History shows how carefully managed church stories — half-truths, omissions, and silences — have protected institutions while compounding the suffering of those already hurt. In such moments, counter-testimony is not disloyal. It is the only route to truth. External investigation is not a failure of faith, but an acknowledgement of the limits of internal narrative.


These dynamics also shape everyday church life.


We see them in (evangelical) testimony culture. Stories of decisive conversion and visible transformation are platformed. Stories of slow faith, doubt, mental illness, relapse, or unresolved grief are shortened or quietly sidelined.


We see them in how churches talk about joy and hope. We prefer stories that sound uplifted and resolved. Endurance without breakthrough rarely gets the microphone.


We see them in how churches talk about “serving the city” — celebrating activity and generosity while skirting harder realities: poverty, inequality, and the moral dangers of hoarded wealth.


These preferences are not neutral.

They teach people what kind of faith is acceptable.

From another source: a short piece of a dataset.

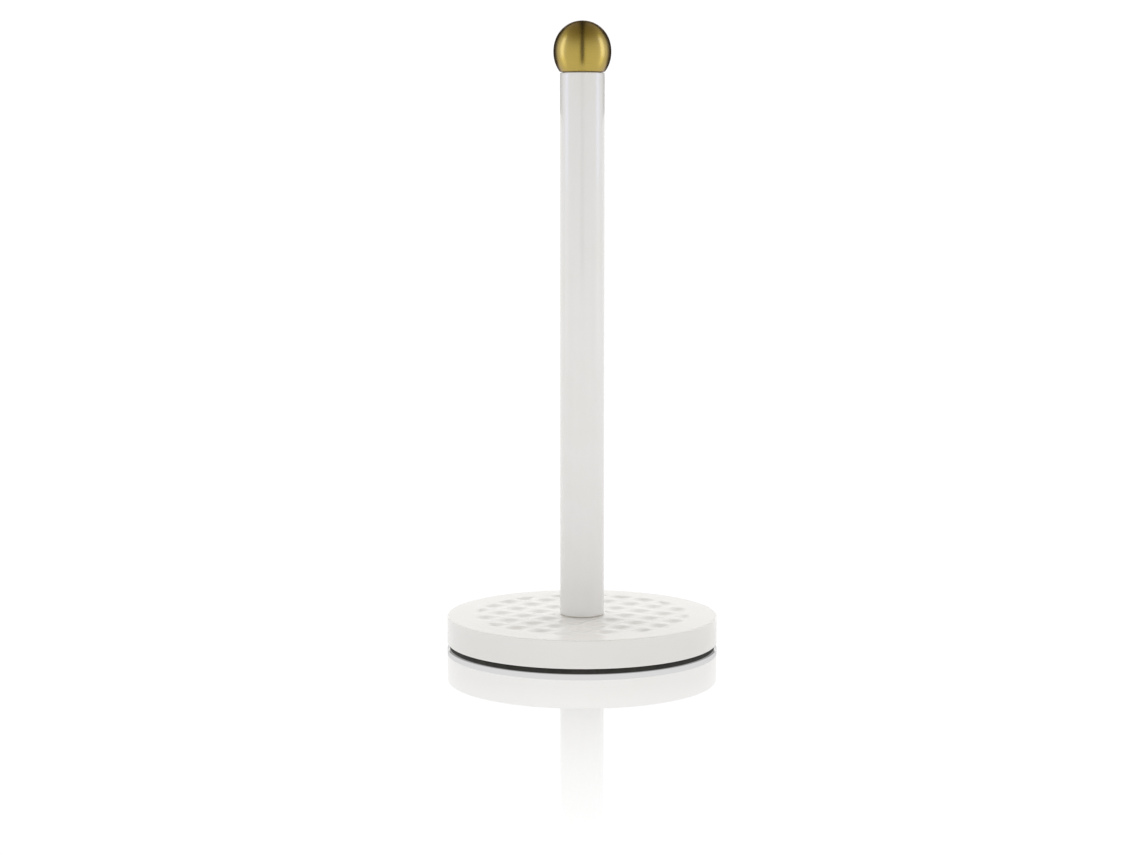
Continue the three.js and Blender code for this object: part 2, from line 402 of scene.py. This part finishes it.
def threaded_rod(name, node, pitch, material):
    """A stud with a right-hand thread and chamfered ends, as one winding surface."""
    radius, low, high = extent(node)
    depth = 0.61 * pitch  # of a standard metric thread
    root = radius - depth
    around = 48
    rows_per_turn = 10
    count = round((high - low) / pitch * rows_per_turn)
    verts = [(0, 0, low)]
    for row in range(count + 1):
        z = low + (high - low) * row / count
        chamfer = root + min(z - low, high - z)
        for i in range(around):
            turn = i / around
            phase = ((z - low) / pitch - turn) % 1.0
            flank = min(max(abs(2 * phase - 1) * 1.3 - 0.15, 0.0), 1.0)
            r = min(root + depth * flank, chamfer)
            verts.append((r * math.cos(2 * math.pi * turn), r * math.sin(2 * math.pi * turn), z))
    verts.append((0, 0, high))
    last = len(verts) - 1
    faces = []
    for i in range(around):
        j = (i + 1) % around
        faces.append((0, 1 + j, 1 + i))
        faces.append((last, last - around + i, last - around + j))
        for row in range(count):
            a = 1 + row * around
            b = a + around
            faces.append((a + i, a + j, b + j, b + i))
    return finish_piece(from_faces(name, verts, faces), material, "pole", node)


# ---- Finial ----

BALL_CENTRE = 336.4 * MM
BALL_SQUARENESS = 2.08
BALL_WALL = 1.2 * MM
BALL_MOUTH = 9.5 * MM
BOSS_BORE_DEPTH = 11 * MM


def ball_outline(radius, centre, top, foot, steps):
    """The ball's outline from its cut foot to its top: an ellipse, very slightly squared."""
    height = top - centre
    start = math.asin((foot - centre) / height)
    power = 2 / BALL_SQUARENESS
    points = []
    for i in range(steps + 1):
        a = start + (math.pi / 2 - start) * i / steps
        r = radius * max(math.cos(a), 0) ** power
        z = centre + height * math.copysign(abs(math.sin(a)) ** power, a)
        points.append((r if i < steps else 0.0, z if i else foot))
    return points


def ball(material):
    radius, foot, top = extent("finial_shell")
    outer = ball_outline(radius, BALL_CENTRE, top, foot, 64)
    inner = ball_outline(radius - BALL_WALL, BALL_CENTRE, top - BALL_WALL, foot + BALL_WALL, 32)
    lip = [(BALL_MOUTH, foot + BALL_WALL), (BALL_MOUTH, foot)]
    cut = outer[0][0]
    edge = arc((cut - 0.25 * MM, foot + 0.25 * MM), 0.25 * MM, -90, -30, 4)
    outline = list(reversed(inner)) + lip + edge + outer[1:]
    piece = turned("ball", outline, around=288)
    return finish_piece(piece, material, "finial", "finial_shell")


# ---- The object ----

paint = powder_coat("powder_coat", (0.735, 0.727, 0.709))
# The pole gets its own copy of the base's white paint, made a little darker: painted shade, for how the
# light falls on the pole.
pole_paint_darker_for_shade = powder_coat("shaded_pole_powder_coat", (0.71, 0.704, 0.693))
brass = brushed_brass("brushed_brass", BALL_CENTRE)
turned_brass = plain_metal("turned_brass", (0.66, 0.50, 0.20), 0.2, 0.32)
zinc = plain_metal("zinc_plate", (0.55, 0.57, 0.60), 0.25, 0.42)
iron = cast_iron("cast_iron")
black_rubber = rubber("rubber")
washer_nylon = nylon("nylon")

base_cap(paint)
pad(black_rubber)
washer("foot_washer", "foot_ring", "foot_ring", POLE_STUD_HOLE, 0.1 * MM, washer_nylon)
pole(pole_paint_darker_for_shade)
tapped_plug("foot_plug", "lower_plug", "pole", POLE_STUD_BORE, PLUG_BORE_DEPTH, zinc)
tapped_plug(
    "top_plug", "upper_plug", "pole", FINIAL_STUD_BORE, PLUG_BORE_DEPTH, zinc,
    mouth_up=True,
)
threaded_rod("foot_thread", "pole_stud", POLE_STUD_PITCH, zinc)
threaded_rod("ball_thread", "finial_stud", FINIAL_STUD_PITCH, zinc)
washer("ball_washer", "finial_washer", "finial_washer", 3.4 * MM, 0.1 * MM, washer_nylon)
ball(brass)
tapped_plug(
    "ball_boss", "finial_insert", "finial", FINIAL_STUD_BORE, BOSS_BORE_DEPTH, turned_brass
)

KEPT = {
    "ballast_disc": iron,
    "base_hub": zinc,
    "hub_washer": zinc,
    "hub_nut": zinc,
    "bottom_plate": zinc,
    "bottom_plate_screw_1": zinc,
    "bottom_plate_screw_2": zinc,
    "bottom_plate_screw_3": zinc,
}
for node, material in KEPT.items():
    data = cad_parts[node].data
    data.materials.clear()
    data.materials.append(material)


# ---- Stage, light and camera ----


def studio_world():
    """White all round, a little greyer in front, dimmer and warmer overhead. A dark slot runs down the
    middle, from front to back through the zenith, and reaches lower behind the object."""
    world = bpy.data.worlds.new("studio")
    world.use_nodes = True
    bpy.context.scene.world = world
    tree = world.node_tree
    background = tree.nodes["Background"]
    place = tree.nodes.new("ShaderNodeTexCoord")
    apart = tree.nodes.new("ShaderNodeSeparateXYZ")
    tree.links.new(place.outputs["Generated"], apart.inputs["Vector"])

    def ease(source, start, end, low, high):
        return remap(tree, source, start, end, low, high, "SMOOTHSTEP")

    x, y, z = apart.outputs
    aside = ease(maths(tree, "ABSOLUTE", x), 0.05, 0.16, 0.06, 1.0)
    behind = ease(y, 0.0, 0.3, 0.0, 0.40)
    below = ease(maths(tree, "ADD", z, behind), 0.78, 0.90, 1.0, 0.0)
    slot = maths(tree, "MAXIMUM", aside, below)
    front = ease(y, -0.9, 0.1, 0.95, 1.06)
    overhead = ease(z, 0.10, 0.95, 1.0, 0.26)
    level = maths(tree, "MULTIPLY", front, overhead)
    tree.links.new(maths(tree, "MULTIPLY", level, slot), background.inputs["Strength"])
    colour = tree.nodes.new("ShaderNodeMix")
    colour.data_type = "RGBA"
    tree.links.new(ease(z, 0.4, 0.9, 0.0, 1.0), colour.inputs["Factor"])
    colour.inputs["A"].default_value = (1, 1, 1, 1)
    colour.inputs["B"].default_value = (1, 0.88, 0.74, 1)
    tree.links.new(colour.outputs["Result"], background.inputs["Color"])


def glow(name, strength, colour=(1, 1, 1)):
    material = bpy.data.materials.new(name)
    material.use_nodes = True
    tree = material.node_tree
    tree.nodes.clear()
    light = tree.nodes.new("ShaderNodeEmission")
    light.inputs["Strength"].default_value = strength
    light.inputs["Color"].default_value = (*colour, 1)
    out = tree.nodes.new("ShaderNodeOutputMaterial")
    tree.links.new(light.outputs["Emission"], out.inputs["Surface"])
    return material


def staged(name, verts, faces, material, seen_by):
    """Something in the studio that casts no shadow and that the camera doesn't see itself."""
    mesh = bpy.data.meshes.new(name)
    mesh.from_pydata(verts, [], faces)
    mesh.materials.append(material)
    obj = bpy.data.objects.new(name, mesh)
    obj.visible_camera = False
    obj.visible_shadow = False
    obj.visible_glossy = "glossy" in seen_by
    obj.visible_diffuse = "diffuse" in seen_by
    bpy.context.scene.collection.objects.link(obj)
    return obj


def card(name, size, place, strength, turn=0, tilt=0, seen_by=("glossy",), colour=(1, 1, 1)):
    """A flat panel that lights or shades the object."""
    w, h = size[0] / 2, size[1] / 2
    corners = [(-w, 0, -h), (w, 0, -h), (w, 0, h), (-w, 0, h)]
    obj = staged(name, corners, [(0, 1, 2, 3)], glow(name, strength, colour), seen_by)
    obj.location = place
    obj.rotation_euler = (math.radians(tilt), 0, math.radians(turn))


def table():
    """A white table, glossy at a glancing angle only: its mirror image fades away from the object."""
    reach = 30.0
    corners = [(-reach, -reach, 0), (reach, -reach, 0), (reach, reach, 0), (-reach, reach, 0)]
    mesh = bpy.data.meshes.new("table")
    mesh.from_pydata(corners, [], [(0, 1, 2, 3)])
    material = bpy.data.materials.new("table")
    material.use_nodes = True
    tree = material.node_tree
    tree.nodes.clear()
    place = tree.nodes.new("ShaderNodeTexCoord")
    away = tree.nodes.new("ShaderNodeVectorMath")
    away.operation = "LENGTH"
    tree.links.new(place.outputs["Object"], away.inputs[0])
    white = tree.nodes.new("ShaderNodeEmission")
    white.inputs["Strength"].default_value = 1.04
    mirror = tree.nodes.new("ShaderNodeBsdfGlossy")
    mirror.inputs["Color"].default_value = (1, 1, 1, 1)
    mirror.inputs["Roughness"].default_value = 0.03
    fresnel = tree.nodes.new("ShaderNodeFresnel")
    fresnel.inputs["IOR"].default_value = 1.5
    head_on = 0.045  # what such a surface reflects seen from straight above
    glancing = maths(tree, "MAXIMUM", maths(tree, "SUBTRACT", fresnel.outputs["Fac"], head_on), 0.0)
    foot = extent("base_shell")[0]
    full, faded = foot + 30 * MM, foot + 380 * MM
    near = remap(tree, away.outputs["Value"], full, faded, 2.65, 0.0)
    mix = tree.nodes.new("ShaderNodeMixShader")
    tree.links.new(maths(tree, "MULTIPLY", near, glancing), mix.inputs["Fac"])
    tree.links.new(white.outputs["Emission"], mix.inputs[1])
    tree.links.new(mirror.outputs["BSDF"], mix.inputs[2])
    out = tree.nodes.new("ShaderNodeOutputMaterial")
    tree.links.new(mix.outputs["Shader"], out.inputs["Surface"])
    mesh.materials.append(material)
    obj = bpy.data.objects.new("table", mesh)
    bpy.context.scene.collection.objects.link(obj)


def pale_ring(strength):
    """A glowing ring under the rim that only the table's mirror sees: a painted pale reflection in place
    of the black pad's, so that the mirror doesn't double the black pad.
    """
    radius, rim, _ = extent("base_shell")
    sides = 180
    turns = [2 * math.pi * i / sides for i in range(sides)]
    edge = [(radius * math.cos(t), radius * math.sin(t)) for t in turns]
    verts = [(x, y, 0) for x, y in edge] + [(x, y, rim) for x, y in edge]
    faces = [(i, (i + 1) % sides, (i + 1) % sides + sides, i + sides) for i in range(sides)]
    staged("pale_ring", verts, faces, glow("pale_ring", strength), seen_by=("glossy",))


def camera():
    distance, height, lens = 1.3579, 0.2794, 76.2
    aim = Vector((-6.88 * MM, 0, 125.9 * MM))
    data = bpy.data.cameras.new("camera")
    data.lens = lens
    data.sensor_width = 36
    eye = bpy.data.objects.new("camera", data)
    eye.location = (0, -distance, height)
    eye.rotation_euler = (aim - eye.location).to_track_quat("-Z", "Y").to_euler()
    bpy.context.scene.collection.objects.link(eye)
    bpy.context.scene.camera = eye


DARK_AMBER = (1, 0.75, 0.4)
COOL_WHITE = (0.98, 1.03, 1.45)

studio_world()
table()
pale_ring(0.56)
card("camera_flag", (0.04, 0.42), (0, -0.16, 0.42), 0.05, colour=DARK_AMBER)
card("top_flag", (0.056, 0.03), (0, 0.05, 0.39), 0.05, colour=DARK_AMBER)
for name, side in (("left", -1), ("right", 1)):
    card(name + "_flag", (0.055, 0.1), (side * 0.0555, 0.05, 0.355), 0.05, colour=DARK_AMBER)
    card(name + "_flag_edge", (0.04, 0.1), (side * 0.103, 0.05, 0.355), 0.5)
    card(name + "_softbox", (0.10, 0.26), (side * 0.3, -0.02, 0.415), 2.15, turn=90, colour=COOL_WHITE)
    card(name + "_low_softbox", (0.10, 0.145), (side * 0.3, -0.02, 0.2125), 1.5, turn=90)
    card(name + "_fill", (0.4, 0.3), (side * 0.33, 0.15, 0.15), 1.4, turn=90, seen_by=("diffuse",))
card("top_softbox", (2.8, 1.8), (0, 1.1, 2.6), 3.5, tilt=67, seen_by=("diffuse",))
card("front_fill", (0.8, 0.2), (0, -0.45, 0.12), 2.1, seen_by=("diffuse",))
camera()
bpy.context.scene.view_settings.view_transform = "Standard"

I recognise this dynamic in myself.


As a leader, I know how easily stories drift — how origin stories become cleaner, how growth stories omit cost, how success stories absorb mistakes without naming them. I know how subtly the narrative can begin to orbit me unless I resist it.


That awareness has made me more careful.


The real question is not simply what story leaders tell, but which voices they allow to interrupt it — and which parts of themselves they are protecting when they do not.


The church does not need leaders who stop telling stories.

It needs leaders who tell less defended ones.


Stories that honour growth without denying loss.

Stories that allow joy without demanding performance.

Stories that refuse to become instruments of control.


Because the gospel story only stays alive when it remains open — open to interruption, protest, and truth spoken from the margins.


A church that cannot hear counter-testimony is not strong.

It is protected.


And faithful leadership is not about guarding the story —

but keeping it open enough for truth to speak.